● **EXERCISE AIM**
Check each line of the material below, and copy it if it holds the string "parts".

● **INPUT MATERIAL**
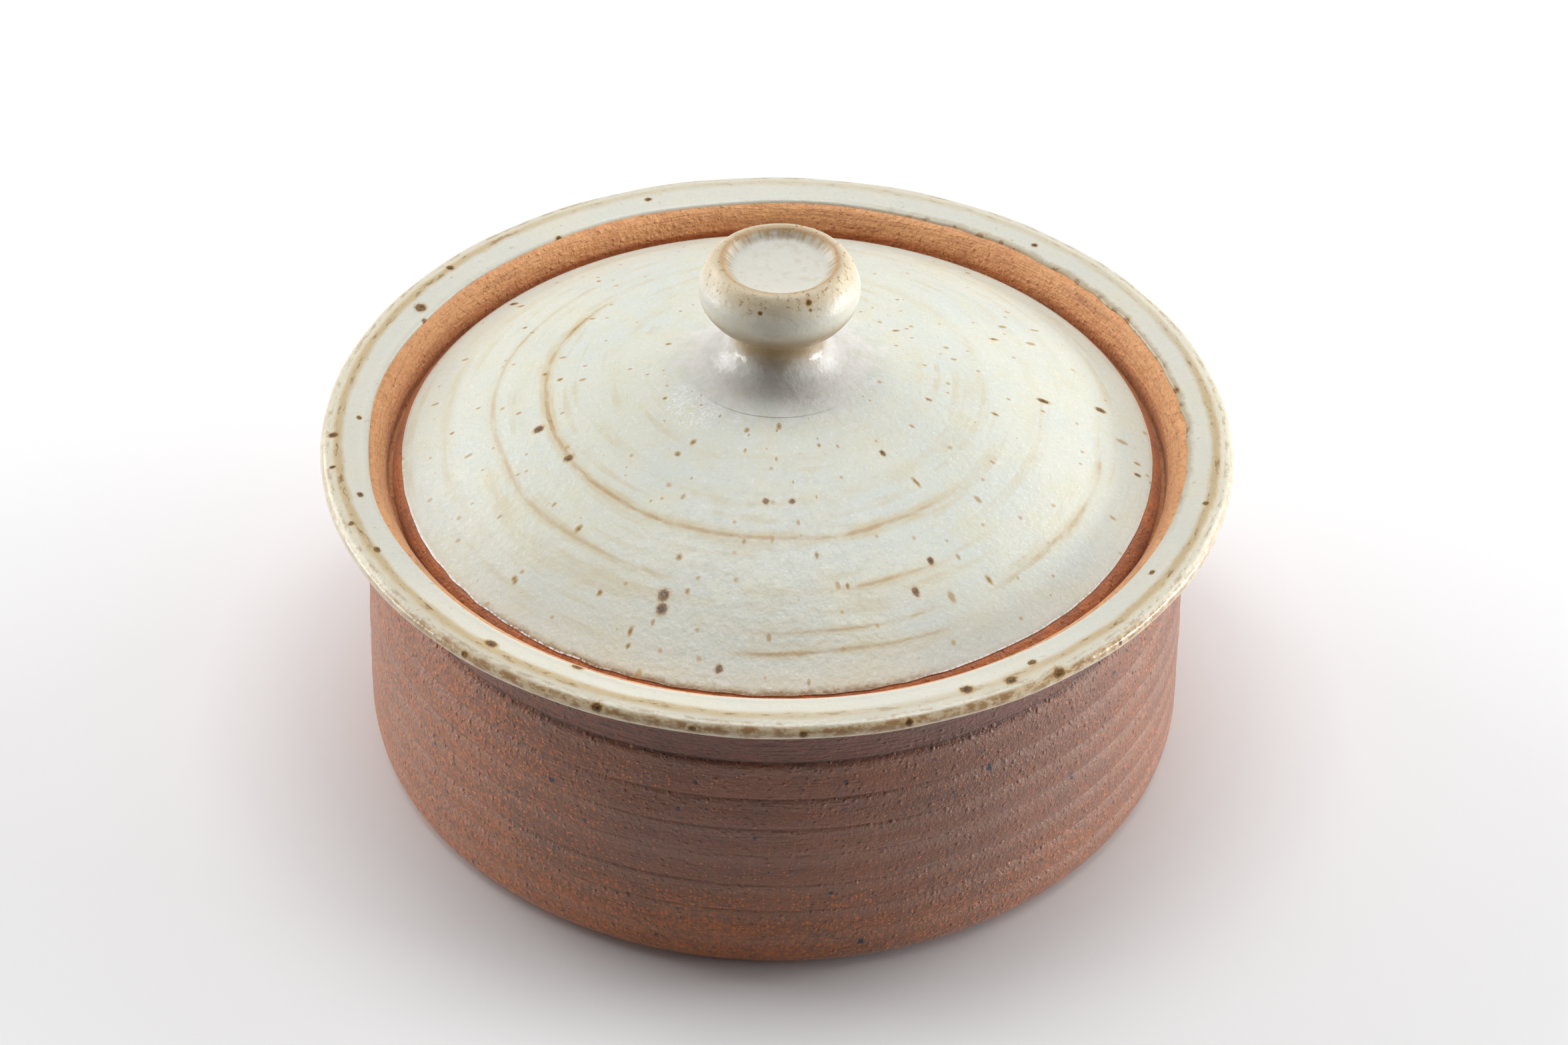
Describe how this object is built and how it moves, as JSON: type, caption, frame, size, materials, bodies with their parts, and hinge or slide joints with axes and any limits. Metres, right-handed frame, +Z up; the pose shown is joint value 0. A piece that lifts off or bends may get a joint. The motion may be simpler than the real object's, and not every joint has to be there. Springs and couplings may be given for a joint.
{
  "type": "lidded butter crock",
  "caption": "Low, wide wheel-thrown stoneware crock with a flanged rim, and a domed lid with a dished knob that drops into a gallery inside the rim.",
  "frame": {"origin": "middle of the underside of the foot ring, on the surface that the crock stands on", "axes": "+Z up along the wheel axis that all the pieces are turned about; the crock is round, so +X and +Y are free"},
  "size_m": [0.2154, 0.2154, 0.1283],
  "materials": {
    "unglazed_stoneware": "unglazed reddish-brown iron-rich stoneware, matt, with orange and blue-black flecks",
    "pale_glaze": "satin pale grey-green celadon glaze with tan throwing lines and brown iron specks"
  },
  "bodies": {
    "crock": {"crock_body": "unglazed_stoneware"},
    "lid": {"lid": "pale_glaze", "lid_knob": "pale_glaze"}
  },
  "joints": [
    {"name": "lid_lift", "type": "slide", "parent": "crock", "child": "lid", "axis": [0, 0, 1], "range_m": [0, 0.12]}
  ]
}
---
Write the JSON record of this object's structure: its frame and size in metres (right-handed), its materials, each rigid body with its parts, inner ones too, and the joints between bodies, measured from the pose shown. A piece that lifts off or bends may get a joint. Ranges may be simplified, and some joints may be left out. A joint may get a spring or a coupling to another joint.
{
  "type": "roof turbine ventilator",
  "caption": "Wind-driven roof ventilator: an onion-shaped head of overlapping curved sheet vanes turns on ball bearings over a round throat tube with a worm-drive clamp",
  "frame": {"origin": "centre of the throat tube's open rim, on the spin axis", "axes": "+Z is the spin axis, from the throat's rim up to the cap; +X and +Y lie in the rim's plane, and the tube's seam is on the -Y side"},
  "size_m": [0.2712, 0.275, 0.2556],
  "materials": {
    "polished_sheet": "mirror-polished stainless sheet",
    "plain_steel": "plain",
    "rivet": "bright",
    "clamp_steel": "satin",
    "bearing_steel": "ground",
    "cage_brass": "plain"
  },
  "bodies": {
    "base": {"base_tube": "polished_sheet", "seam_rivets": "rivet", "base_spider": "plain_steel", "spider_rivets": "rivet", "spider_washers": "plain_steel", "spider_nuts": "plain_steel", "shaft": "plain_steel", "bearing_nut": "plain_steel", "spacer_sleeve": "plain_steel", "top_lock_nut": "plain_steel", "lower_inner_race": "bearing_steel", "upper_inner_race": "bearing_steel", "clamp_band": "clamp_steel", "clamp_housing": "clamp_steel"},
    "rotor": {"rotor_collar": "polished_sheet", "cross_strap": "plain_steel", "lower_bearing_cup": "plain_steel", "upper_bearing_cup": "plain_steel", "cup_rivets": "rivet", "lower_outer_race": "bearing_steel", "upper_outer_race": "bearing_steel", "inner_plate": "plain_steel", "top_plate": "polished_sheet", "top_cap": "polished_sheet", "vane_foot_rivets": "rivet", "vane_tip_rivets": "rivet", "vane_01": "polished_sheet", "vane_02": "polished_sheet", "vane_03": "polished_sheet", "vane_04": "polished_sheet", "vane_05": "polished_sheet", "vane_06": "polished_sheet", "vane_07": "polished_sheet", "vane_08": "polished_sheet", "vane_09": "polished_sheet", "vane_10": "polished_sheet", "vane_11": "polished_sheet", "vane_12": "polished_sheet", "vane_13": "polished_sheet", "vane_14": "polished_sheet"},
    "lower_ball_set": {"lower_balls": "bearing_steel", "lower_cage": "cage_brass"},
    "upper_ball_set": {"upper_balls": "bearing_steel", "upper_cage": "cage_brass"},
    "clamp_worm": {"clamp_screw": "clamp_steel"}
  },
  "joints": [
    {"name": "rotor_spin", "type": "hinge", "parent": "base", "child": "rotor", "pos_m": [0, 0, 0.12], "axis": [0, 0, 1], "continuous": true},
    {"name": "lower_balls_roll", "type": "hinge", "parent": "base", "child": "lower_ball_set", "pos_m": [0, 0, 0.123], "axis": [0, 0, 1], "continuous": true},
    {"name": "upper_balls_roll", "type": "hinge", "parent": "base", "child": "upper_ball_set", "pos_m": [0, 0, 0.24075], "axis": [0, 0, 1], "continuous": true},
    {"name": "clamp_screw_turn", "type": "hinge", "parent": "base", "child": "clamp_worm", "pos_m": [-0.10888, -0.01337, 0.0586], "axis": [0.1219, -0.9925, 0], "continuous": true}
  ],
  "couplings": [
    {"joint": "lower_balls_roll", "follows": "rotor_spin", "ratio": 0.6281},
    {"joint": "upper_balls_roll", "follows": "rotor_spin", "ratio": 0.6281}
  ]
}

● **ANSWER TO THE PROBLEM**
Describe how this object is built and how it moves, as JSON: type, caption, frame, size, materials, bodies with their parts, and hinge or slide joints with axes and any limits. Metres, right-handed frame, +Z up; the pose shown is joint value 0. A piece that lifts off or bends may get a joint. The motion may be simpler than the real object's, and not every joint has to be there. Springs and couplings may be given for a joint.
Write the JSON record of this object's structure: its frame and size in metres (right-handed), its materials, each rigid body with its parts, inner ones too, and the joints between bodies, measured from the pose shown. A piece that lifts off or bends may get a joint. Ranges may be simplified, and some joints may be left out. A joint may get a spring or a coupling to another joint.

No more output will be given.